The case of Alpaugh v. Krajcer4 is in point. In Alpaugh the wife, accompanied by her mother, was going to a funeral parlor where the body of an uncle by marriage was being held. Counsel in that case contend the community had no interest in the funeral of an uncle by marriage of the wife. The court stated:5
“We thoroughly disagree with this view. We know of nothing in which a marital community should be more interested than in the assuaging of the griefs and sorrows of the members of the community. Surely it is highly important to the welfare of the community that either the husband or the wife attend the funerals and marriages of the relatives of either, and that they take part in all such affairs, be they occasions of sorrow or of happiness.”6
We find, therefore, that the wife had the implied consent of her husband to use the community vehicle, and the parties concede that Mrs. Harris was negligent. Thus, the necessary elements are present in the instant case to hold Mr. and Mrs. Harris liable in solido.
Relative to appellants’ second contention, the trial court awarded plaintiff, Delia Myles Hill, the sum of $830, rendered judgment on behalf of her minor daughter in the amount of $318, and in favor of Hilda L. Edwards in the sum of $2,310.
Appellants impugn the testimony of Dr.
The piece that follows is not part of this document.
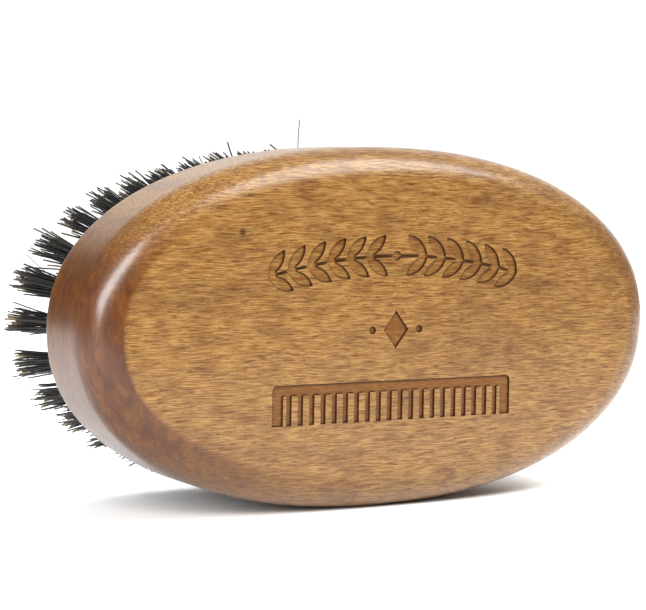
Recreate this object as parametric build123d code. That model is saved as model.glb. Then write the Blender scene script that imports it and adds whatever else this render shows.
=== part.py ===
from build123d import *
from math import ceil, cos, radians, sin, tan
import os

# Oval palm brush for beards, standing on one long edge of its wooden stock.
# X runs along the oval, Z up across it, and Y from the flat back (-Y) to the bristle tips (+Y).
# The origin is the middle of the brush on the surface it stands on. Lengths are in millimetres.

# Wooden stock
STOCK_LENGTH = 104.0
STOCK_WIDTH = 57.2
STOCK_THICKNESS = 18.0
OVAL_EXPONENT = 2.18  # 2 would be a plain ellipse, and more is squarer
OVAL_POINTS = 32
BACK_ROUNDING = 6.0
FRONT_ROUNDING = 1.8

# Tufts of boar bristle, each folded over a flat-wire anchor in a blind hole
BRISTLE_PROJECTION = 15.5
HOLE_RADIUS = 1.45
HOLE_DEPTH = 8.5
TUFT_CLEARANCE = 0.05
TUFT_TIP_RADIUS = 2.0
RING_PITCH = 5.3
FIRST_RING_INSET = 7.0

# Each ring, from the rim inwards: its name, tufts, nodes that it is cut into, and the outward
# lean of its tufts along the oval's long sides
RINGS = [
    ("outer_ring", 44, 11, 13.0),
    ("second_ring", 36, 6, 9.0),
    ("third_ring", 30, 5, 5.5),
    ("inner_ring", 24, 4, 3.0),
]
END_LEAN_GAIN = 0.46  # how much more the tufts lean at the two ends of the oval
MIDDLE_ROW_TUFTS = 10
MIDDLE_ROW_NODES = 2
MIDDLE_ROW_LENGTH = 43.0

# Anchor: a short length of flat wire whose ends bite into the wood beside the hole
ANCHOR_LENGTH = 3.4
ANCHOR_WIDTH = 2.0
ANCHOR_THICKNESS = 0.45
ANCHOR_GAP = 0.02
FOLD_UNDER_ANCHOR = 0.9  # bristle between the bottom of the hole and the anchor

# Engraving in the back: a laurel over a lozenge over a comb
ENGRAVING_DEPTH = 0.35
ARCH_RADIUS = 90.0
ARCH_TOP = 11.6
LAUREL_HALF_ANGLE = 14.8
LAUREL_STEM = 0.5
LEAF_PAIRS = 6  # on each side of the middle
FIRST_LEAF_ANGLE = 3.6
LEAF_LENGTH = 5.0
LEAF_WIDTH = 1.9
LEAF_LEAN = 40.0
BERRY_RADIUS = 0.75
LOZENGE_WIDTH = 4.6
LOZENGE_HEIGHT = 6.0
DOT_RADIUS = 0.6
DOT_SPACING = 4.3
COMB_WIDTH = 44.0
COMB_TOP = -8.0
COMB_SPINE = 1.7
COMB_TEETH = 20
TOOTH_WIDTH = 0.9
TOOTH_LENGTH = 4.6
END_TOOTH_WIDTH = 1.9

total_depth = STOCK_THICKNESS + BRISTLE_PROJECTION
back_y = -total_depth / 2
face_y = back_y + STOCK_THICKNESS
middle_z = STOCK_WIDTH / 2

# The flat back, seen from behind the brush: its x is X and its y is Z.
back_plane = Plane(origin=(0, back_y, middle_z), x_dir=(1, 0, 0), z_dir=(0, -1, 0))


def oval(inset):
    """The stock's outline moved in by inset, as one smooth closed curve."""
    half_length = STOCK_LENGTH / 2 - inset
    half_width = STOCK_WIDTH / 2 - inset
    power = 2 / OVAL_EXPONENT
    points = []
    for step in range(OVAL_POINTS):
        turn = radians(360 * step / OVAL_POINTS)
        across, up = cos(turn), sin(turn)
        x = half_length * abs(across) ** power * (1 if across >= 0 else -1)
        y = half_width * abs(up) ** power * (1 if up >= 0 else -1)
        points.append((x, y))
    return Spline(*points, periodic=True)


def stock_blank():
    """The solid oval block, rounded over at the back and eased at the bristle face."""
    blank = back_plane * extrude(make_face(oval(0)), amount=-STOCK_THICKNESS)
    rims = blank.faces().filter_by(Axis.Y).sort_by(Axis.Y)
    blank = fillet(rims[0].edges(), BACK_ROUNDING)
    front_rim = blank.faces().filter_by(Axis.Y).sort_by(Axis.Y)[-1]
    return fillet(front_rim.edges(), FRONT_ROUNDING)


def ring_planes(inset, count, lean):
    """One plane for each tuft of a ring: origin on the bristle face, z along the tuft, x along
    the ring."""
    ring = oval(inset)
    planes = []
    for step in range(count):
        place = step / count
        spot = ring @ place
        along = ring % place
        outward = Vector(along.Y, -along.X)
        tilt = radians(lean * (1 + END_LEAN_GAIN * outward.X**2))
        axis = Vector(outward.X * sin(tilt), cos(tilt), outward.Y * sin(tilt))
        planes.append(
            Plane(
                origin=(spot.X, face_y, middle_z + spot.Y),
                x_dir=(along.X, 0, along.Y),
                z_dir=axis,
            )
        )
    return planes


def row_planes():
    """The same for the straight middle row, whose tufts stand square to the face."""
    step = MIDDLE_ROW_LENGTH / (MIDDLE_ROW_TUFTS - 1)
    return [
        Plane(origin=(-MIDDLE_ROW_LENGTH / 2 + step * k, face_y, middle_z), x_dir=(1, 0, 0), z_dir=(0, 1, 0))
        for k in range(MIDDLE_ROW_TUFTS)
    ]


def anchor_block(gap=0.0):
    """A flat-wire anchor across the hole, standing on edge, in its tuft's own plane."""
    size = (ANCHOR_LENGTH + 2 * gap, ANCHOR_THICKNESS + 2 * gap, ANCHOR_WIDTH + 2 * gap)
    height = -HOLE_DEPTH + FOLD_UNDER_ANCHOR + ANCHOR_WIDTH / 2
    return Pos(0, 0, height) * Box(*size)


def hole_cutter():
    """The drilled hole, run past the bristle face, with the bites of its anchor."""
    run_out = HOLE_RADIUS
    length = HOLE_DEPTH + run_out
    hole = Pos(0, 0, run_out - length / 2) * Cylinder(HOLE_RADIUS, length)
    return hole + anchor_block(ANCHOR_GAP)


def tuft_solid(lean):
    """A tuft as one plain solid: parallel in its hole, then spreading towards the trimmed tips.
    It is long enough for the ring's largest lean."""
    tilt = radians(lean * (1 + END_LEAN_GAIN))
    root = HOLE_RADIUS - TUFT_CLEARANCE
    bottom = -HOLE_DEPTH + TUFT_CLEARANCE
    # A leaning tuft is left long here, and trim_box cuts it level with the others.
    length = BRISTLE_PROJECTION / cos(tilt) + TUFT_TIP_RADIUS * tan(tilt)
    spread = root + (TUFT_TIP_RADIUS - root) * length / BRISTLE_PROJECTION
    outline = Polyline((0, bottom), (root, bottom), (root, 0), (spread, length), (0, length), close=True)
    profile = Plane.XZ * make_face(outline)
    return revolve(profile, Axis.Z) - anchor_block(ANCHOR_GAP)


def leaf(length, width):
    """A pointed leaf from the origin along +X."""
    upper = ThreePointArc((0, 0), (length / 2, width / 2), (length, 0))
    lower = ThreePointArc((length, 0), (length / 2, -width / 2), (0, 0))
    return make_face(upper + lower)


def laurel():
    """Leaf pairs along an arched stem, growing from both ends to a berry at the middle."""
    centre_y = ARCH_TOP - ARCH_RADIUS
    outer = Circle(ARCH_RADIUS + LAUREL_STEM / 2) - Circle(ARCH_RADIUS - LAUREL_STEM / 2)
    reach = ARCH_RADIUS * 2  # well past the arch
    half_chord = reach * tan(radians(LAUREL_HALF_ANGLE))
    wedge = make_face(Polyline((0, 0), (half_chord, reach), (-half_chord, reach), close=True))
    branch = Pos(0, centre_y) * (outer & wedge)
    leaf_step = (LAUREL_HALF_ANGLE - FIRST_LEAF_ANGLE) / (LEAF_PAIRS - 1)
    for side in (-1, 1):
        for pair in range(LEAF_PAIRS):
            angle = FIRST_LEAF_ANGLE + leaf_step * pair
            on_stem = Pos(0, centre_y) * Rot(0, 0, -side * angle) * Pos(0, ARCH_RADIUS)
            for lean in (-LEAF_LEAN, LEAF_LEAN):
                towards_middle = Rot(0, 0, (180 if side > 0 else 0) + lean)
                branch += on_stem * towards_middle * leaf(LEAF_LENGTH, LEAF_WIDTH)
    return branch + Pos(0, ARCH_TOP) * Circle(BERRY_RADIUS)


def lozenge():
    """A small diamond with a dot at each side."""
    half_width, half_height = LOZENGE_WIDTH / 2, LOZENGE_HEIGHT / 2
    corners = [(half_width, 0), (0, half_height), (-half_width, 0), (0, -half_height)]
    mark = make_face(Polyline(*corners, close=True))
    for side in (-1, 1):
        mark += Pos(side * DOT_SPACING, 0) * Circle(DOT_RADIUS)
    return mark


def comb():
    """A plain comb: a rounded spine with thin teeth between two broad end teeth."""
    spine_y = COMB_TOP - COMB_SPINE / 2
    mark = Pos(0, spine_y) * SlotOverall(COMB_WIDTH, COMB_SPINE)
    first = -COMB_WIDTH / 2 + END_TOOTH_WIDTH / 2
    pitch = (COMB_WIDTH - END_TOOTH_WIDTH) / (COMB_TEETH + 1)
    for tooth in range(COMB_TEETH + 2):
        is_end = tooth in (0, COMB_TEETH + 1)
        width = END_TOOTH_WIDTH if is_end else TOOTH_WIDTH
        height = TOOTH_LENGTH + COMB_SPINE / 2  # from the middle of the spine
        mark += Pos(first + pitch * tooth, spine_y - height / 2) * Rectangle(width, height)
    return mark


def engraving():
    """The three marks of the back, as one shallow cutter."""
    marks = laurel() + lozenge() + comb()
    return back_plane * extrude(marks, amount=-ENGRAVING_DEPTH)


def grouped(planes, groups):
    """Cuts a ring's planes into runs of neighbours, as near equal as they go."""
    size = ceil(len(planes) / groups)
    return [planes[first : first + size] for first in range(0, len(planes), size)]


os.makedirs("parts", exist_ok=True)

# Its +Y side is the plane that the bristle tips are trimmed to.
trim_box = Pos(0, 0, middle_z) * Box(2 * STOCK_LENGTH, total_depth, 2 * STOCK_WIDTH)
stock = stock_blank() - engraving()
cutters = []
layout = []
for index, (name, count, groups, lean) in enumerate(RINGS):
    planes = ring_planes(FIRST_RING_INSET + RING_PITCH * index, count, lean)
    layout.append((name, planes, groups, lean))
layout.append(("middle_row", row_planes(), MIDDLE_ROW_NODES, 0.0))

hole = hole_cutter()
anchor = anchor_block()
for name, planes, groups, lean in layout:
    tuft = tuft_solid(lean)
    for number, run in enumerate(grouped(planes, groups), start=1):
        tufts = [plane * tuft & trim_box for plane in run]
        export_step(Compound(children=tufts), f"parts/{name}_tufts_{number:02d}.step")
        anchors = [plane * anchor for plane in run]
        export_step(Compound(children=anchors), f"parts/{name}_anchors_{number:02d}.step")
    cutters += [plane * hole for plane in planes]

stock = stock - cutters
export_step(stock, "parts/wooden_stock.step")
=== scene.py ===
import math
import random

import bpy
import numpy as np
from bpy.props import FloatProperty, FloatVectorProperty, IntProperty, PointerProperty
from mathutils import Matrix, Vector


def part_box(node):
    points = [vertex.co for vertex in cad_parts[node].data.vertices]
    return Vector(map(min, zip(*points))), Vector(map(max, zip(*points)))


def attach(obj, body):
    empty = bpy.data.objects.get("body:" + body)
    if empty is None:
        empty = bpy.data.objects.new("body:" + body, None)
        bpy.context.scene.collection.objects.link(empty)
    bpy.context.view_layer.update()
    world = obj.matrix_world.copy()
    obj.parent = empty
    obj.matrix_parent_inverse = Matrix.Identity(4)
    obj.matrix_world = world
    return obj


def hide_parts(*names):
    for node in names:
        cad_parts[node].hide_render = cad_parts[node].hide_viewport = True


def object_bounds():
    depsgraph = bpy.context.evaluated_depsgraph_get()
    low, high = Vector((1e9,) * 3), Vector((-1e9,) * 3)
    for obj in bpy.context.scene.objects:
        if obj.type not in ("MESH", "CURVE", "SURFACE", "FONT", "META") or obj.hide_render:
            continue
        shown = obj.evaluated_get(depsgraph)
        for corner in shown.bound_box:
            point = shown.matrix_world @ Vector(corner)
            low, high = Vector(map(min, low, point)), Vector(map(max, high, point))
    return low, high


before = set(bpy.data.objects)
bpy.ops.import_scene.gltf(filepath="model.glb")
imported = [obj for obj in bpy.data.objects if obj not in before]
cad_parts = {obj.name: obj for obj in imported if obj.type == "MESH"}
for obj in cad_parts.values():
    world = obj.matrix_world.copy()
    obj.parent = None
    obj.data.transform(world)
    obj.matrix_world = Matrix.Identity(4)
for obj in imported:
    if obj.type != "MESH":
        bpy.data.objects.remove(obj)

bl_info = {
    "name": "Beard Brush",
    "version": (1, 0, 0),
    "blender": (4, 5, 0),
    "location": "View3D > Sidebar > Beard Brush",
    "description": "Finishes an oval beard brush: lacquered stock, bristle tufts, wire anchors and a stage",
    "category": "Object",
}

MM = 0.001
CAD_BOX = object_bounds()
LIFT = 0.35 * MM  # least height of a bristle over the floor

STOCK_NODE = "wooden_stock"
RINGS = ["outer_ring", "second_ring", "third_ring", "inner_ring", "middle_row"]
TUFT_NODES = [n for ring in RINGS for n in sorted(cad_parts) if n.startswith(ring + "_tufts")]
ANCHOR_NODES = [n for ring in RINGS for n in sorted(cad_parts) if n.startswith(ring + "_anchors")]

STOCK_LOW, STOCK_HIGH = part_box(STOCK_NODE)
BACK_Y = STOCK_LOW.y          # the flat back
FACE_Y = STOCK_HIGH.y         # the bristle face
TIP_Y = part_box(TUFT_NODES[0])[1].y
MIDDLE_Z = (STOCK_LOW.z + STOCK_HIGH.z) / 2

# The middle of the knot, in millimetres
PIN_KNOT = (-27.4, -16.8, 44.2)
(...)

Louis Ensenat on the basis of this doctor’s testimony in previous matters, and the fact that most of his practice is limited to whiplash-type injuries. We find no merit in these contentions.
In the matter of Delia Hill, medical expenses amounted to $80 of the $830 *329award. Mrs. Hill was treated for mildly severe cervical strain and moderately severe lumbosacral strain. Treatment consisted of diathermy for a brief period.
Ulisa Hill, the 4 year old minor, had ecchymosis and tenderness and swelling of the forehead and posterior cervical muscle limitation and spasm. She was discharged after minimal treatment. Her award of $318 (including a $68 medical bill) was likewise minimal.
In the matter of Hilda Edwards, the medical evidence is to the effect that plaintiff sustained moderately severe cervical and lumbosacral strain and was treated three times per week with diathermy to the neck and back and muscle relaxants and analgesics for approximately three months. Of the award of $2,310, $310 is attributable to medical expenses.
It is well established that in the assessment of damages in tort cases, much discretion must be left to the judge or jury.7 We are satisfied that there is no abuse of discretion here.
For the reasons assigned, the judgment appealed from is affirmed.
AFFIRMED.
SCHOTT, J., concurring with written reasons.. By supplemental and amended petition the insurer of one of the vehicles was also made a party defendant.
. 240 La. 674, 124 So.2d 904, 907.
. Employers Liability Assurance Corp. v. Carter, La.App., 227 So.2d 616.
. La.App., 57 So.2d 700.
. Id., at page 702.
. We distinguish the case of Pond v. Campbell, 251 La. 921, 207 So.2d 535, wherein the Supreme Court held a wife was not on a community mission while attending a wedding. In Pond, there was no allegation in any pleadings that Mrs. Campbell was on a community mission and no proof offered to show anything except that she was going to a wedding. It is to be noted that in Alpaugh the funeral was that of a relative and the petition contained the necessary allegations.
. LSA-C.C. Art. 1934(3); Gaspard v. LeMaire, 245 La. 239, 158 So.2d 149; Ballard v. National Indemnity Company of Omaha, Neb., 246 La. 963, 169 So.2d 64; Lomenick v. Schoeffler, 250 La. 959, 200 So.2d 127.